Pub Date: April 1st, 2008
ISBN: 978-1-4165-4946-8

More autobiographical sketches, in no particular order, from Chicago graphic artist Brown (Cat Getting out of a Bag and Other Observations, 2007, etc.).

From the previously published first chapter, “These Things These Things,” through the finale, “A Tiny Piece of Myself,” the prolific author covers roughly the last four years of his small-scale experiences. A reader would have to be well acquainted with his personal life to see much of a progression from one year to the next; Brown’s graphic recollections can seem random and ordinary, and no doubt that’s intentional.
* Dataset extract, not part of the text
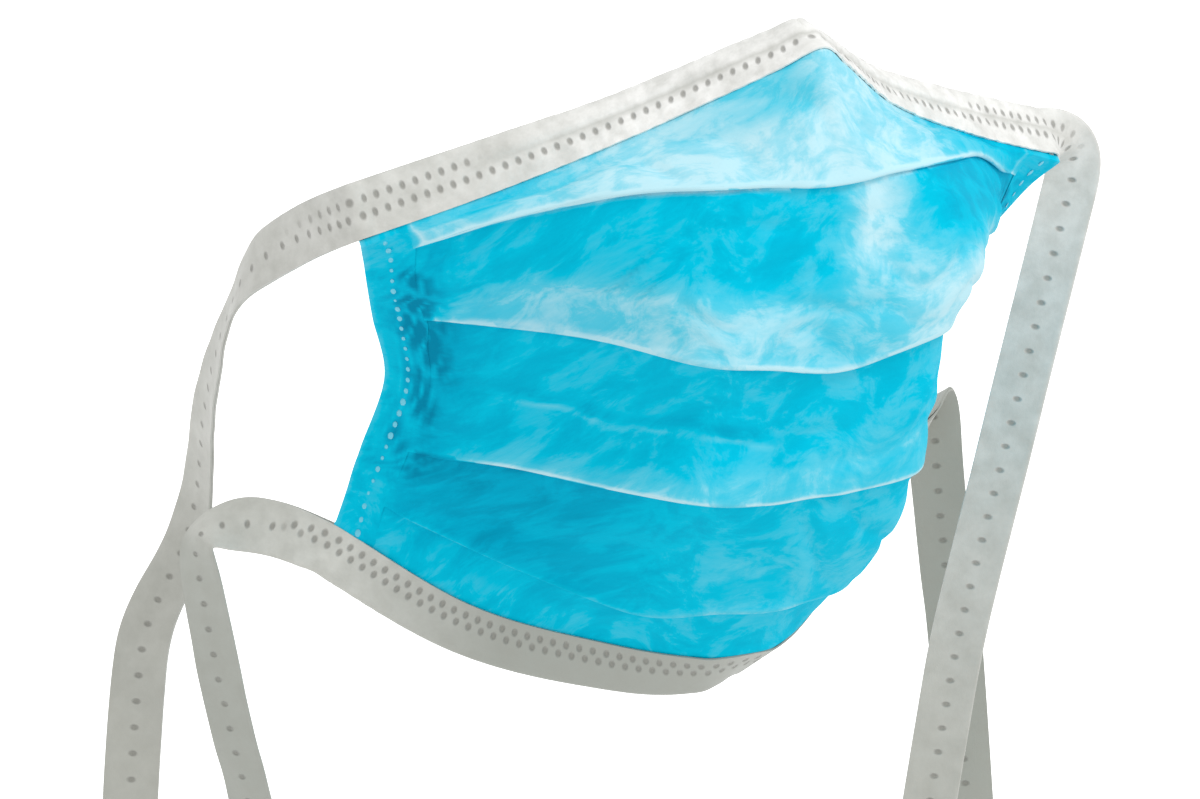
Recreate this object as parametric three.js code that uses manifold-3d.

The always hirsute and bedraggled artist makes the rounds in one story after another: drawing at Earwax coffeeshop, selling CDs at Barnes & Noble, listening to music, dealing with his cat, having touch-and-go romances that involve lots of waiting for phone calls and parsing of signals, not to mention negotiating dilemmas like whether to romance “smartie” or “cutie.” The art is lo-fi in the extreme, with cramped framing and people who look like the sort of hunched caricatures another artist might doodle in the margins before moving on to the main event. The book’s dialogue will win no awards, resorting often to a Seinfeld-ian blah blah blah method of elision. Chapters like the long-winded “Missing the Mountains,” in which he goes hiking and plays Scrabble with a friend, sometimes give Brown’s memoir the air of a chronically low-achieving slacker’s take on the form—i.e., exert as little effort as possible. But the bulk of the pieces charm with their off-kilter humor and sad-sack tales of the lovelorn, such as the brilliantly self-deprecating mini-essay, “How to Meet a Girl.”

Unprepossessing but also winning snapshots of varying (non)importance from an unremarkable life that pretends to be nothing but. Could easily appeal to those new to the genre.